DanielBMarkham · on Dec 12, 2011

Author here. Thanks for the comment. My intent wasn't really to tease apart much or even to shed any light on statistics, but just to persuade the reader that this is both a critical area for startups and an area where our intuition is for shit.

I'd like to hear more about this. Anybody else with applied knowledge out there?

Seems to me there are two problems here. The first is that we live in a world with lots of data yet little information. Understanding the limits of what we can know is important. (And I hope it didn't all come down to "correlation does not equal causation" for you. The Monty Hall problem is definitely not an example of that) The second thing is taking the pre-existing math and applying it in a useful manner. The second problem is probably much more interesting to this crowd, but I was concerned that most of us (myself included) don't recognize the first problem to the degree we should. The essay actually began as a rant against trusting too much in aggregate numbers, but at the end I was left with having to make a recommendation, and the best I could come up with -- the most practical solution that is easily explainable and implementable -- is A/B testing. Are there other options that people are using?

jcr · on Dec 12, 2011

> Out of all the startup skills I've studied, this one -- effectively inferring intent from reams of numbers -- is probably the most difficult.

"There are only two types of people in this world; those who can extrapolate from incomplete information."

It's a humorous way to get the same point across. It's particularly fun to say in person during a discussion, then just stop speaking and wait for the point to hit home.

The more interesting question is why human beings get a warm, fuzzy feeling when they extrapolate from incomplete information (or extrapolate from incorrect information, or extrapolate incorrectly from correct information)?

I haven't bothered to count them all, but there are plenty of myths about some deity dragging something bright or burning across the sky to explain the rising and setting of the sun.

jcr · on Dec 12, 2011

> I'm curious why I hear so much about A/B testing, but rarely hear about other statistical methods for assessing changes in usage patterns. Are they not being used? Am I simply looking in the wrong places? Or is A/B testing really sufficient in most cases?

I believe part of the problem is you actually know the definition of "A/B Testing" and the real definition (testing a single, specific change) is mostly lost on the majority of those using the phrase. In other words, "A/B Testing" in common use has essentially become slang for "Multi-Variate Testing" and other forms of testing.

For example, if you only change the color of a button, you're (formally) doing "A/B Testing" but if you change both the color and location of a button, you're (formally) doing "Multi-Variate Testing." None the less, you'll often see the later called the former in common usage.

noelwelsh · on Dec 12, 2011

Regarding your last point, we're trying to change things! As a economist you might be familiar with the bandit problem. We're bringing bandit algorithms to the web at http://www.mynaewb.com/ Our results show a BIG improvement over A/B (see the blog).

danso · on Dec 12, 2011

This seems like a shallow assessment of the use of statistics.

The author is absolutely right in this sense:

> In the first example [involving a low percentage of employed females compared to females in the general population], we are asked to reason by correlation and simile.

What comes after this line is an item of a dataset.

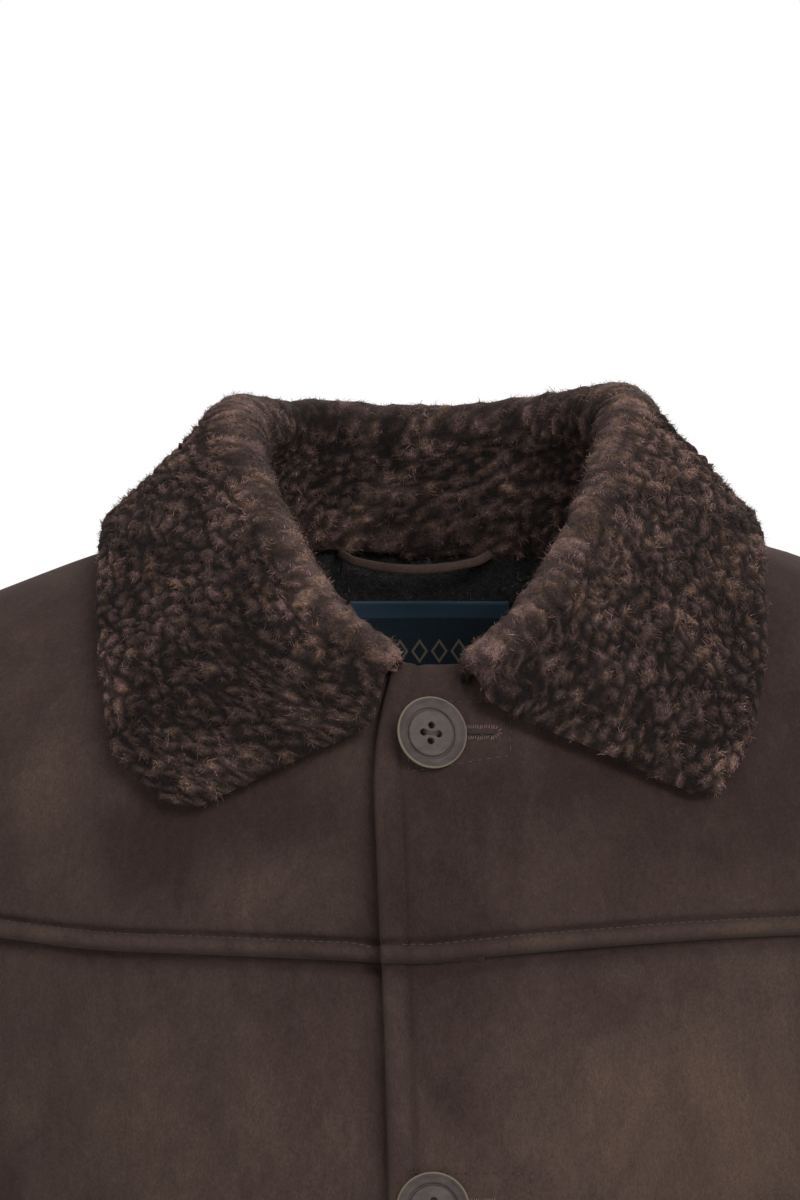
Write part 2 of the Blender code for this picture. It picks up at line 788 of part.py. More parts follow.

Because something occurs at one rate in one place, we are asked whether or not a similar thing should occur somewhere else. No, the math does not say with certainty one way or another.

The math does not say with certainty that there is a management problem...but no single statistic will assert that for any situation, not even situation B. The point is is that that statistic, combined with other aggregations (what is the % of women in the local population? What is the % of women in comparable companies?) may lead us to assert that there is a management problem.

Just because the problem is one that is particularly political does not mean that the inference from statistics is invalid.

adamio · on Dec 12, 2011

In my experience managers will look at the statistics and delegate discovering and solving of the why. In big companies statistics are gold (and very very simple) because the managers don't understand the why. It's a chain of delegation based on "Key Performance Indicators" that ultimately leads to the people who know how to discover & fix the problem. This bottom up approach may work in reactionary & manufacturing environments but it fails in most other areas. Startups mean the fixers have to self-manage.

tryitnow · on Dec 12, 2011

This doesn't even work in a lot of big companies. The "KPIs" many managers see reveal very little. They have often been massaged to present a rosier picture than the reality. Or they may present information that just isn't very actionable.

This problem is due to poor data management by companies, specifically, the data often require human intervention to turn into summary statistics (e.g. KPIs). Anytime there is a human being touching data several potential problems arise: 1) unintended mistakes, e.g. misspellings 2) bias, for example truncating "outliers" that disagrees with your desired message 3) failure to explore messy data that may contain more powerful messages than the clean data 4) failure to link data in one function to data in another function (e.g. linking operations data with financial data)

ironchef · on Dec 12, 2011

Another issue I've seen in the past is that management by statistics can lead to settling at local maxima. More extreme a/b tests can reveal said state.